What type of pipe? No 45's are sold for class A, but ok for connector pipe.


----------



## SolarAndWood (Jan 29, 2010)

compliments of simpson:

http://www.duravent.com/docs/bulletins/2008/45_elbows_product_bulletin.pdf

45-Degree Elbows are NOT Allowed in U.S. All-Fuel Chimney Systems
The Issues
• A 45-degree elbow in any U.S. all-fuel chimney installation does not comply with UL 103, the standard for factory-built
chimneys in the U.S.
• A 45-degree elbow in any U.S. all-fuel chimney installation does not comply with the International Building Code.
• The language of NFPA 211 can no longer be used to justify 45-degree elbows because the International Building Code requires
factory-built chimneys to comply with UL 103.
• Building inspectors, especially in International Building Code jurisdictions, should be aware of the applicable governing
documents and not allow chimney installations with 45-degree elbows.
• In the event of chimney fires, homeowners, inspectors and fire/casualty insurers should be aware of non-compliant
installations.
• Distributors, dealers, and installers can be held liable for providing or installing non-compliant components. Chimney
manufacturers do not have authority to override these governing documents.


----------



## Jfk4th (Jan 29, 2010)

OK I'll explain more  and we can all breath easy ;-) 

I am selling Class A chimney pipe and 45's double wall interior stove pipe, so 45 degree double wall pipe is still OK


----------



## Bobbin (Jan 29, 2010)

Interesting how the image I had in mind was of pipe with a much more acute angle (less than a right angle, or 90 degrees); the linked image is what I'd consider an obtuse angle and more in the range of 135 degrees.   I couldn't imagine why you'd need an angle tighter than 90 degrees, lol, and I could understand why something like that wouldn't be "to code", lol.


----------



## Jfk4th (Jan 29, 2010)

You lost me...maybe I didn't get enough sleep I guess.. :roll: 
The picture of 
http://www.northlineexpress.com/itemdesc.asp?ic=5SP-8645
looks more like 135 degrees, not 45 to you?


----------



## DanCorcoran (Jan 29, 2010)

Why, I don't know, but apparently the degree of bend is measured from vertical.  That is, think of clock hands at 6:00, then measure degrees from vertical as the minute hand moves forward: first 30 degrees, then 45, then 90, etc.


----------



## Bobbin (Jan 29, 2010)

How an angle is measured really does depend on the point of origination.  I work with fabric and cut bias binding for cording on slipcovers and upholstery.  Bias is always 45 degrees to the grain of any woven fabric.  I also do a lot of stencil work and geometric layouts on floorcloths.  It all involves geometry and again, it's a question of perspective.  
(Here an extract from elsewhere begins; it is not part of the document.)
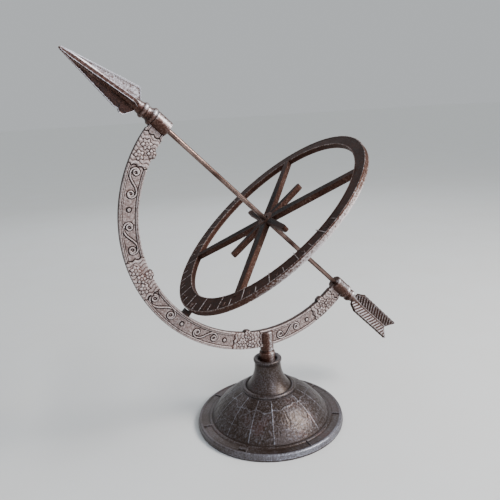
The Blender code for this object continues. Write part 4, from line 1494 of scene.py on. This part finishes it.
@dataclass
class Hardware:
    """The bolt and washers under the neck, which keep their CAD shapes."""

    nodes: tuple[str, ...] = ("stem_bolt", "stem_washer", "stem_spring_washer")

    def build(self) -> None:
        """Give the hardware its zinc finish."""
        zinc = ZINC_STEEL.material()
        for name in self.nodes:
            for slot in frame["nodes"][name].material_slots:
                slot.material = zinc
            LOG.info("%s: zinc plated", name)


# ---------------------------------------------------------------- the studio


@dataclass
class Lamp:
    """A soft rectangular light; place, size and target in metres, power in watts."""

    name: str
    place: tuple[float, float, float]
    size: tuple[float, float]
    power: float
    colour: str = "ffffff"
    target: tuple[float, float, float] = (0.0, 0.0, 0.18)

    def build(self) -> None:
        """Hang the light, facing its target."""
        data = bpy.data.lights.new(self.name, "AREA")
        data.shape = "RECTANGLE"
        data.size, data.size_y = self.size
        data.energy = self.power
        data.color = linear(self.colour)[:3]
        lamp = bpy.data.objects.new(self.name, data)
        lamp.location = self.place
        aim = Vector(self.target) - Vector(self.place)
        lamp.rotation_euler = aim.to_track_quat("-Z", "Y").to_euler()
        bpy.context.collection.objects.link(lamp)


@dataclass
class Studio:
    """Pale floor, soft light and the camera; places and sizes in metres, angles in degrees."""

    camera_place: tuple[float, float, float] = (-0.23709, -0.46925, 0.33133)
    yaw: float = 25.4705
    pitch: float = -14.6837
    roll: float = -3.2296
    focal_length: float = 38.162
    sensor_width: float = 36.0
    floor_colour: str = "cfd2d3"
    floor_mottle: str = "cbccca"
    floor_size: float = 60.0
    lamps: tuple[Lamp, ...] = (
        Lamp("key_light", (0.80, -0.75, 0.95), (0.45, 0.45), 23.0, "fff8f2"),
        Lamp("front_light", (0.05, -1.25, 0.80), (0.8, 0.6), 9.0, "e4ecff"),
        Lamp("back_light", (0.30, 1.20, 0.90), (1.4, 0.8), 4.0, "f4f7ff"),
    )
    sky_colour: str = "dde1e4"
    sky_strength: float = 0.72
    sun_strength: float = 1.15
    sun_spread: float = 20.0        # degrees
    sun_aim: tuple[float, float, float] = (-0.62, 0.42, -0.85)

    def camera(self) -> None:
        """Place the camera and make it the scene's."""
        yaw, pitch, roll = (math.radians(a) for a in (self.yaw, self.pitch, self.roll))
        ahead = Vector((math.sin(yaw) * math.cos(pitch), math.cos(yaw) * math.cos(pitch),
                        math.sin(pitch)))
        level = Vector((math.cos(yaw), -math.sin(yaw), 0.0))
        upright = level.cross(ahead)
        right = level * math.cos(roll) + upright * math.sin(roll)
        up = upright * math.cos(roll) - level * math.sin(roll)
        data = bpy.data.cameras.new("camera")
        data.sensor_width = self.sensor_width
        data.lens = self.focal_length
        data.clip_start = 0.01
        camera = bpy.data.objects.new("camera", data)
        turn = Matrix((right, up, -ahead)).transposed().to_4x4()
        camera.matrix_world = Matrix.Translation(self.camera_place) @ turn
        bpy.context.collection.objects.link(camera)
        bpy.context.scene.camera = camera

    def floor(self) -> None:
        """A plain matt floor that the foot stands on."""
        half = self.floor_size / 2
        mesh = bpy.data.meshes.new("floor")
        mesh.from_pydata([(-half, -half, 0), (half, -half, 0), (half, half, 0), (-half, half, 0)],
                         [], [(0, 1, 2, 3)])
        material, shader, place = new_material("pale_matt_floor")
        tree = material.node_tree
        mottle = add_node(tree, "ShaderNodeTexNoise", inputs={"Vector": place, "Scale": 9.0})
        tone = mixed(tree, mottle.outputs["Fac"], linear(self.floor_colour),
                     linear(self.floor_mottle))
        tree.links.new(tone, shader.inputs["Base Color"])
        shader.inputs["Roughness"].default_value = 0.85
        mesh.materials.append(material)
        floor = bpy.data.objects.new("floor", mesh)
        bpy.context.collection.objects.link(floor)

    def sky(self) -> None:
        """Even pale light from all round."""
        world = bpy.data.worlds.new("soft_room")
        world.use_nodes = True
        ground = world.node_tree.nodes["Background"]
        ground.inputs["Color"].default_value = linear(self.sky_colour)
        ground.inputs["Strength"].default_value = self.sky_strength
        bpy.context.scene.world = world

    def sun(self) -> None:
        """A wide soft sun from the right, which lights the floor evenly to its far edge."""
        data = bpy.data.lights.new("daylight", "SUN")
        data.energy = self.sun_strength
        data.angle = math.radians(self.sun_spread)
        sun = bpy.data.objects.new("daylight", data)
        sun.rotation_euler = Vector(self.sun_aim).to_track_quat("-Z", "Y").to_euler()
        bpy.context.collection.objects.link(sun)

    def build(self) -> None:
        """Set up the studio."""
        self.sky()
        self.sun()
        self.floor()
        for lamp in self.lamps:
            lamp.build()
        self.camera()


def main() -> None:
    logging.basicConfig(level=logging.INFO, format="%(name)s: %(message)s")
    Studio().build()
    dial = Dial()
    Foot().build()
    Arc().build(dial)
    dial.build()
    Arrow().build()
    Hardware().build()


if __name__ == "__main__":
    main()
I learned something new today.  So it won't be a "wasted day"!  Thanks.


----------



## chad101 (Jan 29, 2010)

whoooa! Maybe I'm *not * understanding this correctly...

So my install is not up to code?


----------



## raybonz (Jan 29, 2010)

chad101 said:
			
		

> whoooa! Maybe I'm *not * understanding this correctly...
> 
> So my install is not up to code?



That looks like it would restrict the exhaust with 2 close 90's.. I would think 2-45's would be much less restriction and also make the stovepipe sturdier and easier to clean..

My 2 cents,
Ray


----------



## Archie (Jan 29, 2010)

I'm curious too. Sounds like 45 is a no go inside the chimney, but OK for connector, like from the stove to the chimney pipe.


----------



## fossil (Jan 29, 2010)

Archie said:
			
		

> I'm curious too. Sounds like 45 is a no go inside the chimney, but OK for connector, like from the stove to the chimney pipe.



Exactly.  45° elbows are no longer approved for *Class A chimney *installation.  No problem in single-wall or double-wall connector pipe (stovepipe).  For Class A, you can buy 15° elbows & 30° elbows, but not 45°'s.  Rick


----------



## Jfk4th (Jan 30, 2010)

Well I guess this post was not too bad then to do overall

I originally wanted only to ask if 45's for connector pipe was still up to code but thanks to you guys additional info was given for the Class A chimney pipe.  Thanks again   to all and I am sorry if I initially confused people when I said Class A chimney pipe and elbows in the same sentence.

I am hoping to get a little bit of money for the the 3 sections of 3 foot Class A chimney pipe, my double wall 45's connector pipe, and my adjustable double pipe, Plus I have roof brackets too.  I hate to get rid of this but it just sitting in my garage taking up space and I can't find any use for it.  I am charging a cheap price for each item so hopefully I will get rid of this fairly quickly


----------



## tcassavaugh (Jan 30, 2010)

can those 2 x 90s be adjusted into 2 x 45s...might allow bwtter positioning foe the stove in the pic.

cass


----------



## jtp10181 (Jan 31, 2010)

chad101 said:
			
		

> whoooa! Maybe I'm *not * understanding this correctly...
> 
> So my install is not up to code?



Pipe looks legal I guess, but why? 45 elbows would be a lot better.

Also, side clearances on the right looks pretty small, does that meet specs for that stove?


----------



## LLigetfa (Jan 31, 2010)

jtp10181 said:
			
		

> chad101 said:
> 
> 
> 
> ...


I would offset with tow 15 degree elbows.

In my former home I had to offset the class A pipe with two 45 degree elbows.  5 years later I sold the house and built my current one.  At some point within that 5 years, the 45 degree elbows were taken off the market but I had the chimney inspected by a WETT certified sweep before I sold the house and there was no mention of the 45 degree elbows.  I'm guessing they were grandfathered in.

On my current home I only needed a small offset so a pair of 15's did the trick.


----------